At the same time, Madrid fears that the Trump administration’s policy of forcibly establishing neocolonial dominance over the entire western hemisphere seriously endangers Spanish imperialism’s interests and those of its companies in Latin America. Nearly 30 percent of Spanish outward investment is directed toward this region, with Venezuela as one of the key countries.
Thus, on January 9, while the CEO of the Spanish oil company Repsol met with other oil executives and Donald Trump to discuss carving up Venezuelan oil, Albares spoke by phone with US Secretary of State Marco Rubio.
The US Department of State stated only that the discussion had focused on “the need to ensure an appropriate and prudent transfer of power in Venezuela,” making it clear Albares accepted the US imperialist invasion. This means effectively endorsing Trump’s “political transition” aiming to turn Venezuela into a protectorate. Diplomatic sources cited by pro-PSOE daily El País said the conversation “addressed the situation of Spanish companies in Venezuela, such as Repsol.”
While the Spanish government maneuvered to safeguard the interests of the Spanish bourgeoisie before Marco Rubio, Repsol CEO Jon Imaz was participating in the meeting of the White House with other top executives from the world’s leading oil companies.
Prostrating himself before Trump as would-be Führer of America, Imaz conveyed to the White House his commitment to investing in Venezuela’s oil sector: “We are ready to invest more in Venezuela and to triple production there over the next two or three years.” He explained that Repsol was committed both to its presence in the US market—a way of groveling to Trump’s America First policy—and to significantly expanding its role in Venezuela.
“We are a Spanish company, but we are fully committed to investing in the United States. Over the past 15 years, we have invested $21 billion in the U.S. oil and gas industry,” Imaz said.
He continued, “We are in Venezuela, together with our partners at [Italian oil firm] Eni, and we produce the gas that guarantees the stability of half of Venezuela’s electricity grid. So we are committed to that stability. We have personnel, facilities, and technical capabilities. We are ready to invest more in Venezuela today. We are currently producing 45,000 gross barrels per day, and we are ready to triple that figure over the next two or three years by investing heavily in the country.”
Imaz, the former president of the right-wing Basque Nationalist Party and today one of the parliamentary pillars of the PSOE-Sumar government, is thus ready to actively participate in the imperialist plundering of Venezuela.
That Repsol’s interests are a central priority of the PSOE-Sumar government was stated openly last Friday by Spain’s Minister of Economy, Carlos Cuerpo. He declared that the PSOE-Sumar government is “working hand in hand with the company,” backing it “in whatever may be necessary” so that, in this so-called “moment of transition,” Repsol continues to function as an “essential factor for stability in Venezuela.”

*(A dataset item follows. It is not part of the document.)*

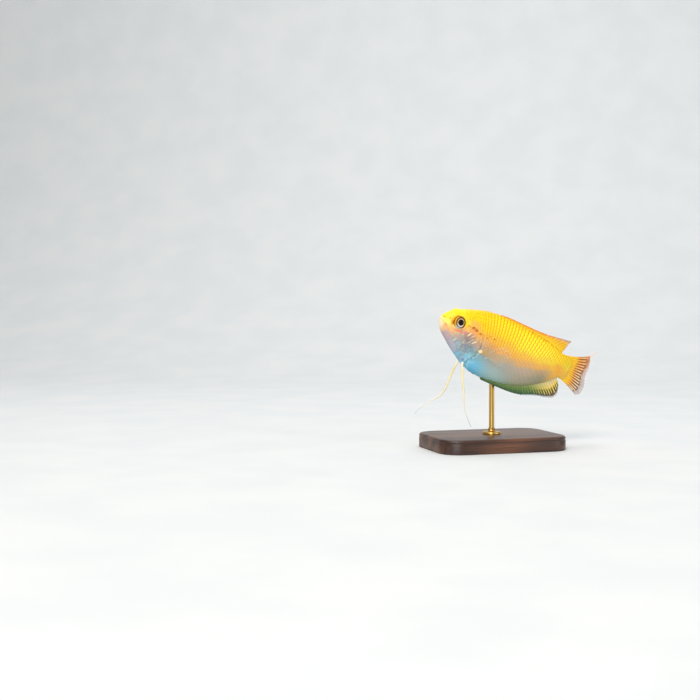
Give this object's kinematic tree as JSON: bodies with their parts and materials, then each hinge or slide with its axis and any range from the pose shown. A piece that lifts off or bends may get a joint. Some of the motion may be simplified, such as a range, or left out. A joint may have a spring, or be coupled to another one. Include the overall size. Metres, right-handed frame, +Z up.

For their part, the pseudo-left milieu of Sumar and allied parties, though it seeks to appear more critical, has limits itself to issuing rhetorical criticisms of a government it continues to support, providing political cover for its policy of financing rearmament via austerity.
Sumar has five ministers in the government that, via the comments of Albares and its collaboration with Repsol, prostrated itself before Trump. However, its deputy Santos proclaimed the need for “more Europe” and to “rebuild the EU as an international actor,” while describing the US invasion of Venezuela as “a blatant violation of international law and humanitarian law that seeks to expropriate its resources, its oil.”
Ione Belarra, secretary-general of the former government partner Podemos, went further in her rhetoric. She proposed that the Executive “recognize that NATO is dead” and that “we must leave NATO, close U.S. bases in Spain, and internationally isolate Trump.”
But, as always, these statements did not translate into any concrete action to leave NATO or compel the closure of military bases in Spain. It merely sought to legitimize the PSOE-Sumar government and its policies of rearmament and austerity. From 2020, when Podemos formed a government with the PSOE, until 2023, and since then when Sumar, a splinter of Podemos, did the same, Spain has experienced its largest rearmament in history.
According to a report by the anti-militarist group Tortuga in 2018, real military spending was €30 billion; by 2025 it had risen to over €66 billion. It is projected to reach €80 billion in 2026 (about 5 percent of GDP). This military spending disproportionately falls on the poorest: the bottom 10 percent of the population contributes 30 times more, proportionally, than the top 10 percent.
Resources that could be allocated to healthcare, education or pensions are instead used to prepare for war. This is the policy that Podemos and Sumar have actually implemented in government.
The fight against imperialist war cannot be waged via appeals to any faction of the bourgeoisie, or by pressuring governments committed to defending capitalist property. It requires a conscious break by the working class with pro-capitalist parties, forming rank-and-file organizations of struggle in the working class, and building an independent, international anti-war movement rooted in socialist principles.
Such a movement must unite workers and youth across national borders in a common struggle against imperialism, militarism, and capitalism itself. The defense of Venezuela, like the defense of Gaza and the opposition to war in Ukraine, is inseparable from the fight for workers’ power, the expropriation of the major corporations and banks, and the reorganization of society on the basis of social need, not private profit. Only through the development of socialist internationalism can humanity put an end to war, exploitation, and the descent into barbarism.